The pursuit of decentralization has been a driving force behind the development of blockchain technology, and this quest extends to the realm of mining pools as well. While centralized mining pools offer practical benefits, such as consistent payouts and reduced variance, they inherently introduce centralization risks that undermine the core principles of blockchain networks. In response, various efforts have been made to decentralize mining pools, with the aim of preserving the decentralized nature of these systems.

One notable attempt at decentralizing mining pools was the Peer-to-Pool project. This initiative introduced the concept of a separate proof-of-work chain, dubbed the “shared chain,” which operated in parallel with the main blockchain, such as Bitcoin. Each block in the shared chain represented a share in the mining pool, with a lower difficulty level than the main blockchain. This lower difficulty allowed miners to prove their work more efficiently, similar to centralized mining pools. However, when a share met the main blockchain’s difficulty level, it became a valid block, and the coinbase transaction rewarded the shared chain, effectively tracking and distributing rewards within the decentralized mining pool.

While the Peer-to-Pool project offered an innovative approach to decentralizing mining pools, it faced several challenges and limitations. Scalability issues arose as the number of miners increased, leading to higher payout variance and making it difficult to accommodate a large number of small miners, which is one of the primary goals of mining pools. Additionally, the shortened block time interval for the shared chain resulted in numerous orphan shares, weakening the overall security of the system. Furthermore, incentivizing block submission and validation proved to be a costly endeavor for participating miners, posing another obstacle to the project’s long-term viability.

Another intriguing concept in the quest for decentralized mining pools was the idea of leveraging smart contracts on platforms like Ethereum. Smart contracts, which are similar to Bitcoin scripts but more powerful, offer the ability to hold code and data storage. The “Smart Pool” concept proposed using Ethereum smart contracts to create a decentralized mining pool, where miners would submit shares to the smart contract, and the contract would probabilistically sample and verify the shares. Miners would then receive rewards to their Ethereum addresses for valid shares.

While the Smart Pool concept demonstrated the potential of using smart contracts for decentralized mining pools, it faced similar challenges to the Peer-to-Pool project, and both initiatives are unfortunately no longer active. However, the pursuit of decentralized mining pools remains an exciting and important endeavor, as it addresses the centralization risks posed by traditional mining pools and aligns with the core principles of blockchain technology.

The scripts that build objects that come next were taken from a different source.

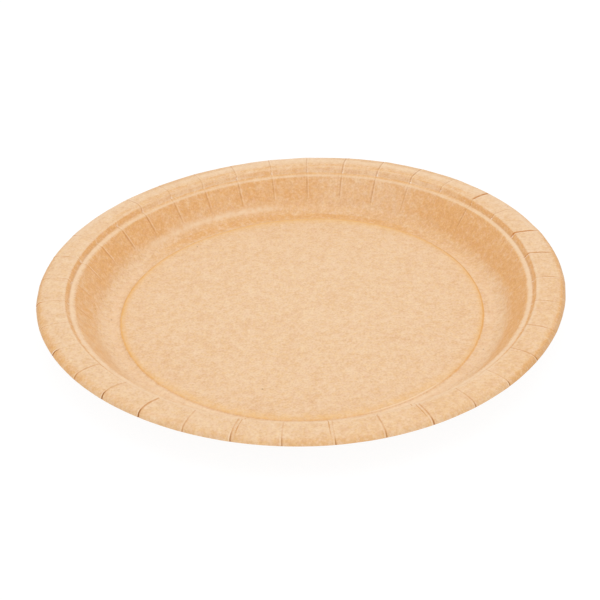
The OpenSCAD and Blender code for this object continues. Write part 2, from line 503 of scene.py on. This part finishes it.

# Painted shade, from 0 on the plain floor to 1 where the board is painted most shaded. No ring of the
# plate
# is shaded evenly all the way round: each has stretches painted paler with light or browner with shade.
# The floor's own colour, and the brown of the painted shade
PALE = (0.83, 0.55, 0.315)
SHADED_BROWN = (0.79, 0.42, 0.15)
back = towards(92, 0.25, 0.85)
right_end = towards(12, 0.6, 0.97)

# The wall in painted shade, blotched, deepest at the right and paler with painted light at the back right
# and near left; and the fillet at its foot in painted shade at the back
drawn = from_middle.ramp(87, 93.5) * (1 - run.ramp(SHOULDER_AT - 0.6, LEDGE_AT + 0.2))
blotches = cloud(4.5, 2) * 1.8 + cloud(14, 2)
shaded_wall = right_end * 0.86 + towards(152, 0.93, 0.99) * 0.35 + towards(122, 0.9, 0.98) * 0.1
lit_wall = towards(64, 0.9, 0.99) * 0.45 + towards(206, 0.92, 0.99) * 0.3
shaded_fillet = towards(75, 0.2, 0.8) * 0.5 + towards(112, 0.8, 0.97) * 0.15
painted_shade = drawn * (0.78 + blotches + shaded_wall - lit_wall)
painted_shade += ring_of(82, 90, 1.2) * shaded_fillet

# Painted shade on the lip, deepest at its two ends, and on the start of its roll at the near left; painted
# light makes the lip paler at the front and the back
lip = run.ramp(LIP_AT + 3.2, LIP_AT + 6.0)
lip_roll = (run.ramp(LIP_AT + 2.2, LIP_AT + 3.8) - lip) * towards(216, 0.8, 0.96)
lip_ends = towards(-8, 0.7, 1) * 0.9 + towards(192, 0.8, 0.98) * 0.5
shaded_lip = towards(67, 0.93, 0.985) * 0.78 + towards(118, 0.94, 0.99) * 0.85
lit_lip = towards(240, 0.9, 0.98) * 0.3 + towards(300, 0.93, 0.985) * 0.55 + back * 0.3
painted_shade += lip_roll * 0.4
painted_shade += lip * (0.6 + lip_ends + shaded_lip - lit_lip + cloud(3, 2) * 0.9)

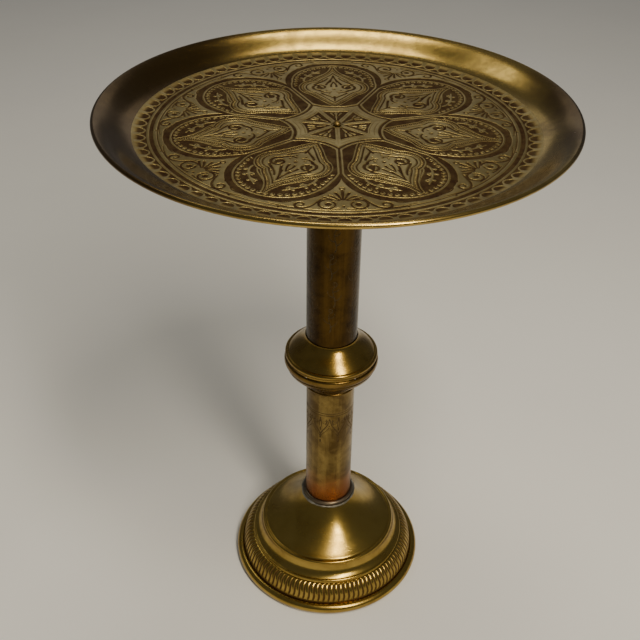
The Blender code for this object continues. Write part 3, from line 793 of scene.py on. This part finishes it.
def make_border_panel():
    """The rising border with its ring of horseshoe punches."""
    inner = FIELD_EDGE * MM
    outer = FLARE_EDGE * MM - 0.1 * MM
    rows = count(30)
    top = [
        (radius, TRAY_FLOOR + border_height(radius))
        for radius in np.linspace(outer, inner, rows + 1)
    ]
    low = [(inner, TRAY_FLOOR - SINK + PANEL_LIFT)] + [
        (radius, TRAY_FLOOR + border_height(radius) - SINK + PANEL_LIFT)
        for radius in np.linspace(inner, outer, 5)[1:]
    ]
    builder = spin_section(top + low, count(28) * PUNCHES)
    made = piece_from(
        builder, "tray_border_panel", ENGRAVED, "tray_top", ["tray"], sharp=70
    )
    found = places(made.data)
    distance, angle = polar(found)
    face = TRAY_FLOOR + border_height(distance)
    cut = engrave_border(distance / MM, angle)
    top_face = found[:, 2] > face - 0.2 * MM
    found[:, 2] = np.where(top_face, face - CUT_DEPTH * cut, found[:, 2])
    put_back(made.data, found, cut=np.where(top_face, cut, 0.0))


def make_edge_wire():
    centre = (TRAY_RADIUS - ROLL_RADIUS, TRAY_RIM - ROLL_RADIUS)
    builder = spin_section(arc(centre, EDGE_WIRE_RADIUS, 0, 330, 11), steps=160)
    piece_from(builder, "tray_edge_wire_round", WIRE, "tray_top", ["tray_edge_wire"])


# ---- knop ------------------------------------------------------------------------------------
def make_knop():
    """Two spun shells that meet at a seam: a dome above, a bead and a bowl below."""
    thickness = 1.1 * MM
    seam_radius = KNOP_RADIUS - 1.6 * MM
    seam = -3.2 * MM
    hole = UPPER_TUBE_HIGH.x + 0.12 * MM
    rise = KNOP_TOP - KNOP_SEAM
    roll_radius = 2.8 * MM
    roll = arc((KNOP_RADIUS - 0.9 * MM - roll_radius, 0.8 * MM), roll_radius, 80, -40, 14)
    width = roll[0][0] - hole
    lip = arc((hole + 0.5 * MM, rise - 0.5 * MM), 0.5 * MM, 170, 50, 6)
    crease = (roll[0][0] - 0.8 * MM, roll[0][1] - 0.3 * MM)
    dome = lip + bezier(
        (hole + 1.1 * MM, rise - 1.2 * MM), (hole + 0.22 * width, 0.66 * rise),
        (hole + 0.66 * width, 0.46 * rise), crease, 24,
    ) + roll + [(seam_radius, seam + 0.1 * MM)]
    section = [(radius, KNOP_SEAM + z) for radius, z in sheet(dome, thickness)]
    piece_from(
        spin_section(section), "knop_upper_dome", SPUN, "pedestal",
        ["knop_upper_shell"], sharp=40,
    )
    drop = KNOP_SEAM - KNOP_FOOT
    neck = LOWER_TUBE_HIGH.x + GAP + thickness
    width = seam_radius - neck
    bead_height = 6.8 * MM
    bead_bulge = 1.6 * MM
    middle = seam - 0.5 * MM - 0.5 * bead_height
    squash = 0.5 * bead_height
    bead = [
        (seam_radius + bead_bulge * max(math.cos(t), 0) ** 0.8, middle + squash * math.sin(t))
        for t in (math.radians(88 - 176 * i / 16) for i in range(17))
    ]
    groove = arc((seam_radius + 0.1 * MM, middle - 0.66 * bead_height), 0.8 * MM, 130, 230, 5)
    bowl = bezier(
        (seam_radius - 0.2 * MM, middle - 0.82 * bead_height),
        (seam_radius - 0.15 * width, -0.60 * drop),
        (neck + 0.20 * width, -0.60 * drop),
        (neck + 0.5 * MM, 2.6 * MM - drop), 26,
    )
    lip = arc((neck, 1.3 * MM - drop), 1.3 * MM, 60, -80, 8)
    section = [
        (radius, KNOP_SEAM + z) for radius, z in sheet(bead + groove + bowl + lip, thickness)
    ]
    # The bowl takes the darker copy of the knop brass, as painted shade.
    piece_from(
        spin_section(section), "knop_lower_bowl", SPUN_PAINTED_SHADE, "pedestal",
        ["knop_lower_shell"], sharp=40,
    )


# ---- tubes -----------------------------------------------------------------------------------
def tube_section(low, high, radius, rows):
    wall = [(radius, z) for z in np.linspace(low, high, rows + 1)]
    return wall + [(radius - TUBE_WALL, high), (radius - TUBE_WALL, low)]


def sprig(cut, around, height, centre, size):
    """One engraved sprig: a bent stem with leaves and a bud, about 20 mm tall at size 1."""
    x = (around - centre[0]) / size
    y = (height - centre[1]) / size
    for points, start_width, end_width in (
        (bezier((0, -9), (3.5, -4), (-3.5, 3), (0.5, 8), 8), 0.9, 0.5),
        (bezier((0.6, -4), (3, -3.5), (5, -1.5), (5.4, 1.0), 5), 0.9, 0.3),
        (bezier((-0.4, -1), (-3, -0.6), (-4.6, 1.4), (-4.4, 4.0), 5), 0.9, 0.3),
        (bezier((0.0, 3.5), (2.4, 3.6), (3.8, 5.2), (3.6, 7.2), 5), 0.8, 0.3),
        (spiral((0.2, 9.8), 2.2, 0.6, -90, 300, 14), 0.8, 0.5),
    ):
        stroke(cut, x, y, points, start_width, end_width)


def engrave_upper_tube(around, height, length):
    """Faint floral sprigs in columns on the upper tube."""
    cut = np.zeros(around.shape)
    columns = rows = 7
    step = 30
    first = UPPER_TUBE_LOW.z / MM + 46
    for i in range(columns):
        for k in range(rows):
            across = (i + 0.22 + 0.08 * math.sin(3 * k + i)) * length / columns
            up = first + step * k + (step // 2 if i % 2 else 0)
            sprig(cut, around, height, (across, up), 1.35)
    return 0.75 * cut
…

Looking ahead, the development of decentralized mining pool solutions is crucial for ensuring the long-term sustainability and integrity of blockchain networks. By eliminating single points of failure and dispersing control, decentralized mining pools can mitigate the risks of centralization, such as 51% attacks, fee manipulation, and political or regulatory interference. Furthermore, they can foster a more inclusive and diverse mining ecosystem, encouraging participation from a wider range of miners and contributing to the overall health and resilience of blockchain networks.